Examples would be helpful

It’s worth looking at companies that you value or businesses whose culture you admire and see what their values are. Transferwise, the UK tech unicorn has the following:

  1. This isn’t just a job, we’re a revolution.
  2. We get it done.
  3. Customers > team > ego.
  4. No drama. Good karma.

Midlands-based logistics scaleup Palletline has gone for: service, quality, value, and innovation, with a brief description of each.

No two companies are going to have the exact same ethos but having a scout around at your competitors and industry leaders isn’t going to do any harm. You can also check out the grammar, tone, and feel of their values to see if they’re going to suit you.

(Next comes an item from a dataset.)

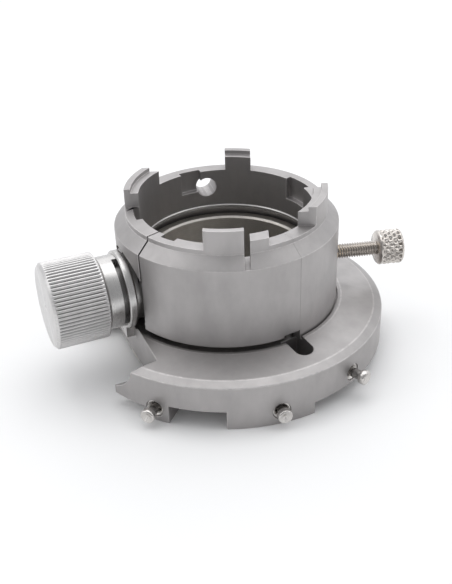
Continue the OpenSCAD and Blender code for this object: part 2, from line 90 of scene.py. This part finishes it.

Transferwise has plumped for something edgy and in the type of language their target demographic ‘gets’. Palletline is more simple and classic. Figure out an approach which is going to bring together your team best.

Citrix has five core values and says its employees “all embody a certain spirit; they have an enthusiasm for doing good”.

Our values

A few months ago the Vestd team spent a day in a workshop that ultimately helped us to define our own values. They can be grouped into six distinct areas:

  1. Trust
  2. Collaboration
  3. Autonomy
  4. Purpose
  5. Recognition
  6. Diligence

Each area has a few themes, and we find that explaining these to new hires is a great way of explaining what makes us tick.

These values fundamentally reflect what we care about as people, as opposed to what we think we should be buying into as a business. As such they are meaningful and genuine.

Conclusion

All the best companies have value statements. Keeping up with the Jones’ might not always wash as a reason to take a decision for your business, but in this case it actually does.

How you go about elucidating your values will reflect the business as much as what the values end up being. Remember that your team has got you to the point of scalability so they’re going to be the ones who can really tell you what the business is about.